Staff Picks: John Cassavetes, Giant Marbles, Terry Castle
June 10, 2011 | by The Paris Review
Last Saturday I caught a midnight showing of John Cassavetes’s Faces. Shot in LA in the mid-sixties, Faces is a movie about sex, booze, and aging—or, you might just as well say, about the faces of John Marley, Lynn Carlin, Seymour Cassel, and Gena Rowlands. It is absolutely sad, absolutely tender, and absolutely unsentimental. You won’t cry, and for days you won’t be able to get it out of your head. Not, at least, by reading The Pumpkin Eater (1962), Penelope Mortimer’s fictional account of her marriage to Rumpole creator John Mortimer: “We didn’t love each other as most people love: and yet the moment I have said that I think of the men and women I have seen clasped together with eyes full of loathing, men and women who murder each other with all the weapons of devotion.” —Lorin Stein
I’ve been enjoying Caroline Preston’s ingenious The Scrapbook of Frankie Pratt, a novel made up entirely of vintage images. It’s nifty and fun—but the plot moves along, too! —Sadie Stein
Jon-Jon Goulian on Robert Silvers, venerable founding editor of The New York Review of Books: “A man who can field a call like that with such composure is a man, you might say, whose head is still full of marbles, and yet that would leave open the possibility, inconceivable to me, that Bob might one day lose a few. That leaves only one alternative: Bob’s head contains one giant marble, one only, and you will have to behead him to make him give it up.” —L. S.
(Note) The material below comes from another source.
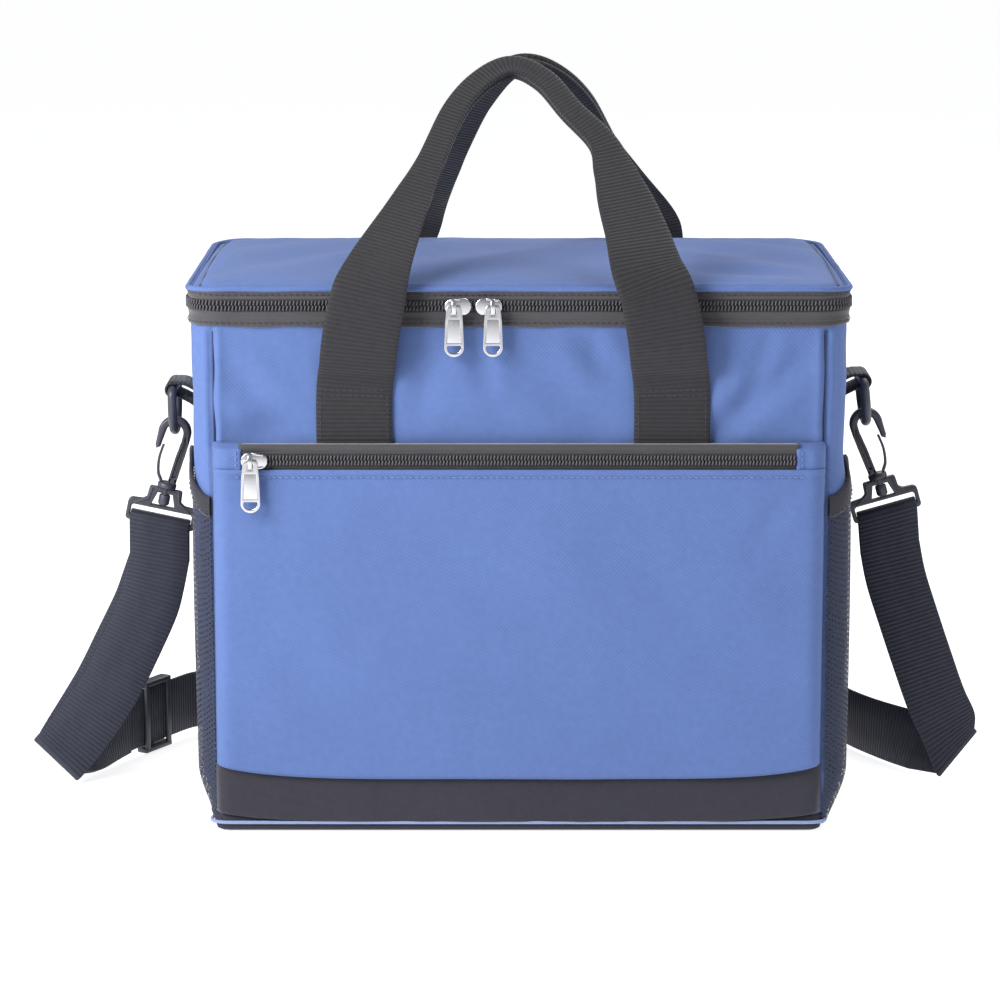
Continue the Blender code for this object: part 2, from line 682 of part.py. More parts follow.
def buckle(side, facts):
    """The strap's end frame: a neck that holds the swivel, a window round its head and a slot over a bar."""
    frame = hook_frame(facts) @ Matrix.Translation((STEM_X, 0, 0))
    top = COLLAR_Z - 0.0026 - GAP
    shoulder = -0.0385
    half = 0.0185
    edge = [(-0.0088, top), (0.0088, top), (0.0094, shoulder + 0.0015), (half - 0.003, shoulder),
            (half, shoulder - 0.0025), (half, BAR_Z - 0.0008), (half - 0.0022, BAR_Z - BAR_R),
            (-half + 0.0022, BAR_Z - BAR_R), (-half, BAR_Z - 0.0008), (-half, shoulder - 0.0025),
            (-half + 0.003, shoulder), (-0.0094, shoulder + 0.0015)]
    body = outline(f"{side}_buckle", edge, -BUCKLE_T, BUCKLE_T, PLASTIC, upright(frame))
    slot_top = BAR_Z + 0.0070
    slot_half = STRAP_W / 2 + 0.0003
    slot = [(-slot_half, slot_top), (slot_half, slot_top), (slot_half, BAR_Z + BAR_R),
            (-slot_half, BAR_Z + BAR_R)]
    window = [(-0.0038, COLLAR_Z - 0.0060), (0.0038, COLLAR_Z - 0.0060), (0.0062, slot_top + 0.0016),
              (-0.0062, slot_top + 0.0016)]
    tools = [outline(f"{side}_slot", slot, -0.01, 0.01, PLASTIC, upright(frame)),
             outline(f"{side}_window", window, -0.01, 0.01, PLASTIC, upright(frame))]
    bm = bmesh.new()
    place = frame @ Matrix.Translation((0, 0, top - 0.002))
    bmesh.ops.create_cone(bm, cap_ends=True, segments=16, radius1=SWIVEL_R + 0.0004,
                          radius2=SWIVEL_R + 0.0004, depth=0.012, matrix=place)
    tools.append(from_bmesh(f"{side}_stem_hole", bm, PLASTIC))
    for tool in tools:
        cut(body, tool)


# ---------------------------------------------------------------- shoulder strap
def bar_point(facts):
    """The middle of a buckle's lower bar."""
    return hook_frame(facts) @ Vector((STEM_X, 0, BAR_Z))


def bar_across(facts):
    """Half the strap's width along a buckle's bar, from its outer edge to its inner edge."""
    along = hook_frame(facts).to_3x3() @ Vector((1, 0, 0))
    return along.normalized() * (STRAP_W / 2)


# The strap's route as (middle of the webbing, half width from its upper or outer edge to the other edge).
# It runs down from the left buckle, turns over at a flat fold on the surface, and stands on edge from there.
LEFT_DOWN = (
    ((-0.1903, -0.0040, 0.1225), (0.0157, 0, -0.0025)),
    ((-0.1930, -0.0050, 0.1090), (0.0155, 0, -0.0040)),
    ((-0.1966, -0.0060, 0.0957), (0.0151, 0, -0.0053)),
    ((-0.2064, -0.0070, 0.0742), (0.0144, 0, -0.0069)),
    ((-0.2165, -0.0085, 0.0540), (0.0139, 0, -0.0078)),
    ((-0.2265, -0.0100, 0.0385), (0.0133, 0, -0.0088)),
    ((-0.2372, -0.0115, 0.0240), (0.0124, 0, -0.0100)),
)
LEFT_FOLD = ((-0.2448, -0.0100, 0.0152), (0.0113, 0, -0.0113))
BEHIND = (
    ((-0.2345, 0.0060, 0.0160), (0.0076, 0, -0.0141)),
    ((-0.2235, 0.0235, 0.0168), (0.0038, 0, -0.0155)),
    ((-0.2130, 0.0400, 0.0185), (0.0010, 0, -0.0160)),
    ((-0.2025, 0.0570, 0.0200), (0, 0, -0.0160)),
    ((-0.1925, 0.0740, 0.0200), (0, 0, -0.0160)),
    ((-0.1820, 0.0910, 0.0185), (0, 0, -0.0160)),
    ((-0.1690, 0.1060, 0.0170), (0, 0, -0.0160)),
    ((-0.1480, 0.1130, 0.0170), (0, 0, -0.0160)),
    ((-0.1200, 0.1145, 0.0170), (0, 0, -0.0160)),
    ((0.0000, 0.1150, 0.0170), (0, 0, -0.0160)),
    ((0.1200, 0.1145, 0.0170), (0, 0, -0.0160)),
    ((0.1480, 0.1130, 0.0170), (0, 0, -0.0160)),
    ((0.1670, 0.1010, 0.0170), (0, 0, -0.0160)),
    ((0.1775, 0.0800, 0.0170), (0, 0, -0.0160)),
    ((0.1870, 0.0570, 0.0170), (0, 0, -0.0160)),
    ((0.2000, 0.0350, 0.0168), (-0.0010, 0, -0.0160)),
    ((0.2165, 0.0140, 0.0164), (-0.0045, 0, -0.0153)),
)
RIGHT_FOLD = ((0.2352, -0.0020, 0.0150), (-0.0098, 0, -0.0127))
RIGHT_UP = (
    ((0.2312, -0.0040, 0.0290), (-0.0134, 0, -0.0088)),
    ((0.2238, -0.0050, 0.0447), (-0.0146, 0, -0.0066)),
    ((0.2162, -0.0050, 0.0656), (-0.0151, 0, -0.0053)),
    ((0.2083, -0.0045, 0.0886), (-0.0151, 0, -0.0051)),
    ((0.2012, -0.0040, 0.1105), (-0.0155, 0, -0.0040)),
    ((0.1975, -0.0036, 0.1280), (-0.0155, 0, -0.0040)),
)
WRAP_R = math.hypot(BAR_R, BUCKLE_T) + GAP + STRAP_T / 2
LAYER = STRAP_T + 0.0006    # from the middle of one layer of webbing to the middle of the next
FOLD_R = 0.0034             # the outer layer's turn at the fold on the left
SLIP = 0.0038               # how far the second layer shows beside the first


def station(spec):
    return Vector(spec[0]), Vector(spec[1])


def flat_fold(spec, radius, outwards):
    """The webbing turned over round a fold line: half a turn of a small radius, from the near to the far layer."""
    middle, half = station(spec)
    near = Vector((0, -1, 0))
    away = Vector((outwards, 0, -1)).normalized()
    away = (away - half.normalized() * away.dot(half.normalized())).normalized()
    turns = [math.radians(a) for a in (0, 30, 60, 90, 120, 150, 180)]
    return [(middle + (near * math.cos(a) + away * math.sin(a)) * radius, half) for a in turns]


def over_bar(facts, start, end, steps):
    """The webbing round a buckle's bar. Angles are from straight in front, through the top, to behind."""
    middle, half = bar_point(facts), bar_across(facts)
    up = Vector((0, 1, 0)).cross(half).normalized()
    up = up if up.z > 0 else -up
    near = Vector((0, -1, 0))
    angles = [math.radians(start + (end - start) * i / steps) for i in range(steps + 1)]
    return [(middle + (near * math.cos(a) + up * math.sin(a)) * WRAP_R, half) for a in angles]


def smooth(stations, steps=2):
    middles = catmull([m for m, _ in stations], steps)
    halves = catmull([h for _, h in stations], steps)
    return list(zip(middles, halves))


def ribbon(name, stations, finish):
    """Webbing of even thickness through stations of (middle, half width)."""
    bm = bmesh.new()
    sections = []
    for i, (middle, half) in enumerate(stations):
        before = stations[max(i - 1, 0)][0]
        after = stations[min(i + 1, len(stations) - 1)][0]
        normal = (after - before).cross(half).normalized() * (STRAP_T / 2)
        half = half.normalized() * max(half.length, STRAP_W / 2)
        corners = (middle + half + normal, middle + half - normal,
                   middle - half - normal, middle - half + normal)
        sections.append([bm.verts.new(c) for c in corners])
    for one, two in zip(sections, sections[1:]):
        for k in range(4):
            n = (k + 1) % 4
            # Both broad faces are split along the same diagonal, so that twisted webbing keeps its thickness.
            start, end = (k, n) if k < 3 else (n, k)
            bm.faces.new((one[k], one[n], two[end]))
            bm.faces.new((one[start], two[n], two[k]))
    bm.faces.new(sections[0])
    bm.faces.new(sections[-1][::-1])
    return from_bmesh(name, bm, finish)


def normals(stations):
    """The webbing's own normal at each station, on the side that is in front at the left buckle."""
    found = []
    for i, (_, half) in enumerate(stations):
        before, after = stations[max(i - 1, 0)][0], stations[min(i + 1, len(stations) - 1)][0]
        found.append((after - before).cross(half).normalized())
    return found


def left_route():
    """From the left buckle's bar to the adjuster, without the turn round the bar."""
    fold = flat_fold(LEFT_FOLD, FOLD_R, -1)
    down = smooth([*(station(s) for s in LEFT_DOWN), fold[0]])
    return down + fold[1:] + smooth([fold[-1], *(station(s) for s in BEHIND)], 4)[1:]


def main_route():
    """Left buckle to right buckle, with the sewn end turned down behind the right buckle's bar."""
    fold = flat_fold(RIGHT_FOLD, 0.0016, 1)[::-1]
    up = smooth([fold[-1], *(station(s) for s in RIGHT_UP)], 3)
    route = over_bar(SIDES["left"], 150, 0, 6) + left_route() + fold[:-1] + up
    route += over_bar(SIDES["right"], 0, 180, 6)
    sewn = [(middle + Vector((0, LAYER + 0.0003, 0)), half) for middle, half in up[-1:-6:-1]]
    return route + sewn


def return_route():
    """Left buckle, behind the first layer, back to the adjuster."""
    front = left_route()
    down = 2 * len(LEFT_DOWN)
    last = down + 7 + 4 * 3 + 2
    route = []
    for i, ((middle, half), normal) in enumerate(zip(front[:last], normals(front))):
        share = min(i / down, 1.0)
        slip = half.normalized() * (SLIP * 4 * share * (1 - share))
        route.append((middle - normal * LAYER - slip, half))
    return over_bar(SIDES["left"], 168, 190, 1) + route


def adjuster():
    """A three-bar slide: its middle bar is outside the webbing and its end bars are inside."""
    start, end = Vector(BEHIND[3][0]), Vector(BEHIND[4][0])
    ahead = (end - start).normalized()
    out = Vector((-ahead.y, ahead.x, 0))
    middle = start.lerp(end, 0.15)
    frame = Matrix((
        (ahead.x, out.x, 0, middle.x), (ahead.y, out.y, 0, middle.y), (0, 0, 1, middle.z), (0, 0, 0, 1)))
    rail = STRAP_W / 2 + 0.0006
    depth = 0.0034
    bm = bmesh.new()
    for sign in (-1, 1):
        low, high = sorted((sign * rail, sign * (rail + 0.0030)))
        verts = add_box(bm, (-0.0120, -depth, low), (0.0120, depth, high))
        bmesh.ops.transform(bm, matrix=frame, verts=verts)
    rails = from_bmesh("strap_adjuster", bm, PLASTIC)
    skin = STRAP_T / 2 + 0.0004
    bars = []
    face = depth - 0.0004
    for n, (x, near, far) in enumerate(((0, skin, face), (-0.0098, -face, -skin), (0.0098, -face, -skin))):
        bm = bmesh.new()
        verts = add_box(bm, (x - 0.0016, near, -rail - 0.0015), (x + 0.0016, far, rail + 0.0015))
        bmesh.ops.transform(bm, matrix=frame, verts=verts)
        bars.append(from_bmesh(f"adjuster_bar_{n}", bm, PLASTIC))
    union(rails, bars)


# ---------------------------------------------------------------- the whole bag
body_panels()
base()
insulation()
liner()
front_pocket()
pocket_zip()
side_pockets()
lid()
lid_piping()
main_zip()
sliders()
handles()
for which, facts in SIDES.items():
    tab(which, facts)
    ring(which, facts)
    hook(which, facts)
    gate(which, facts)
    buckle(which, facts)
ribbon("shoulder_strap", main_route(), WEB)
ribbon("strap_return", return_route(), WEB)
adjuster()
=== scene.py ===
"""Looks of the insulated cooler bag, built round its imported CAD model.

Metres. +X is the bag's right seen from the front, +Y runs from front to back, +Z is up.
"""
import math

import bmesh
import bpy
import numpy as np
from mathutils import Matrix, Vector, noise


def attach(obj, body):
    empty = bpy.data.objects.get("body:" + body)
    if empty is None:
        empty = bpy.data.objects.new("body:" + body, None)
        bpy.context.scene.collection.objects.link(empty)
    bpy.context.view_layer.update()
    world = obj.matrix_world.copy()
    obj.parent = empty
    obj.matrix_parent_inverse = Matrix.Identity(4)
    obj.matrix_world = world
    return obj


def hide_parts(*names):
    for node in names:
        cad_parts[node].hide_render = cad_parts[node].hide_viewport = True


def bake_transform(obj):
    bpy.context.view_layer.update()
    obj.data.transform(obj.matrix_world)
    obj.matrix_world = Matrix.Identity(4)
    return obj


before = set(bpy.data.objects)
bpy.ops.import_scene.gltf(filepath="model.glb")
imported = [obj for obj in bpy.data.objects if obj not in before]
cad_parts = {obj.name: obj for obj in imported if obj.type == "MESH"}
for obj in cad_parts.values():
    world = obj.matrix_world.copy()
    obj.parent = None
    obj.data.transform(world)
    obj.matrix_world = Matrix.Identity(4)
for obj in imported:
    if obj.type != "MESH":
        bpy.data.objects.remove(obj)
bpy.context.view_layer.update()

# ---------------------------------------------------------------- driving dimensions, those of the CAD model
GAP = 0.0003
HALF_W = 0.165              # bag body, half width
HALF_D = 0.101              # bag body, half depth
CORNER_R = 0.018            # vertical corner radius
SEAM = math.radians(21)     # how far round a corner the panel seam sits
ZIP_Z = 0.2714              # where lid and body meet
BODY_TOP = ZIP_Z - GAP / 2
LID_LOW = ZIP_Z + GAP / 2
POCKET_FRONT = -0.1080      # outer face of the front pocket
POCKET_ZIP_Z = 0.1945
POCKET_HALF_W = 0.1495
POCKET_EDGE = 0.1538        # where the pocket's cloth is sewn into the side seam
WEBBING = 0.038             # handle webbing width
WEB_T = 0.0018
HANDLE_X = -0.0029          # the handles sit a little to the left
HANDLE_SPREAD = 0.0794      # sewn end to handle centre
HANDLE_PIVOT = (0.1083, 0.2415)
STRAP_W = 0.032
STRAP_T = 0.0015
TAB_W = 0.025
RING_R = 0.0024
FLAT_X = HALF_W - CORNER_R
FLAT_Y = HALF_D - CORNER_R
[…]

Maybe the summer is provoking more wanderlust in me than usual, because this week I read two novels about runaways. First up was Robert Walser’s Jakob von Gunten. I moved on to Denis Johnson’s Angels. Reading it late at night in the immensely humid heat and borderline-nonexistent light of my tiny bedroom seemed to underscore every bizarre and frightening episode of Johnson’s book. —Natalie Jacoby
Prior to reading Terry Castle’s collection The Professor: A Sentimental Education, I was only familiar with her jaw-dropping Sontag reminiscences—but I’m sorry it took me so long: all her essays are that funny, pithy, and unexpected. —S. S.
Wesley Yang’s remarkable n+1 essay about Seung-Hui Cho, the shooter at the Virginia Tech massacre, is now available as a Kindle single. —Thessaly La Force
On the lighter side, I recommend our Southern editor, John Jeremiah Sullivan, on how to survive Disney World—minus the fear and loathing. —L. S.
A George Plimpton video game? —T. L.
Staff Picks: Lawrence of Tell Halaf, Raging Nymphos
June 3, 2011 | by The Paris Review

A previously unpublished photograph of T. E. Lawrence was made available for sale this week at an auction house in Shropshire. The image, taken in 1912, shows a youthful Lawrence (in a casual coat and an oversize collar) at an archaeological dig in Tell Halaf. I took news of the photo as an excuse to thumb through Lawrence's Seven Pillars of Wisdom—an all-time favorite of mine—where I was greeted by one of my favorite passages in all of English literature: “All men dream: but not equally. Those who dream by night in the dusty recesses of their minds wake in the day to find that it was vanity: but the dreamers of the day are dangerous men, for they may act their dream with open eyes, to make it possible. This I did.” —Stephen Andrew Hiltner
I was sick in bed for the long weekend and spent my time veering rather oddly between the new edition of Diana Vreeland: An Illustrated Biography by Eleanor Dwight (basically the most glorious fashion porn in existence) and M. Owen Lee’s fascinating Wagner: The Terrible Man and His Truthful Art. I like to think that Vreeland, if not Wagner, would have appreciated the combo. (And incidentally, if you haven't seen the very bizarre A Rage to Live—a 1965 vehicle about a nympho Suzanne Pleshette—it’s worth adding to your Netflix queue for your next sick day.) —Sadie Stein
Kelefa Sanneh on Earl Sweatshirt. Alec Wilkinson on the dearly departed Gil Scott Heron. —Thessaly La Force
I’m a little surprised by my own selection, as it’s not my usual fare, but when a copy of Peter Sloterdijk’s Neither Sun Nor Death appeared on my desk, I cracked it open and was hooked. He’s an appealing and exciting thinker, not least for his “leap out of old-European melancholy and the German maso-theory cartel.” —Nicole Rudick
Today, Jean-Luc Godard’s latest movie, Film Socialisme, opens in New York. I first saw the film last fall, and was mesmerized by its polylinguistic structure and “Navajo English” subtitles. I’ve been eagerly waiting since then to watch it a second time and, in preparation, have been reading Richard Brody’s insightful coverage—on the thematic and symbolic significance of the gold, and on Jewish characters and Godard’s own paranoia—revealing the film to be his “most humane, internationalist, [and] multicultural.” —Natalie Jacoby
Sara Breselor’s Idiom piece on lesbian teen fiction is poignant and funny. —S. S.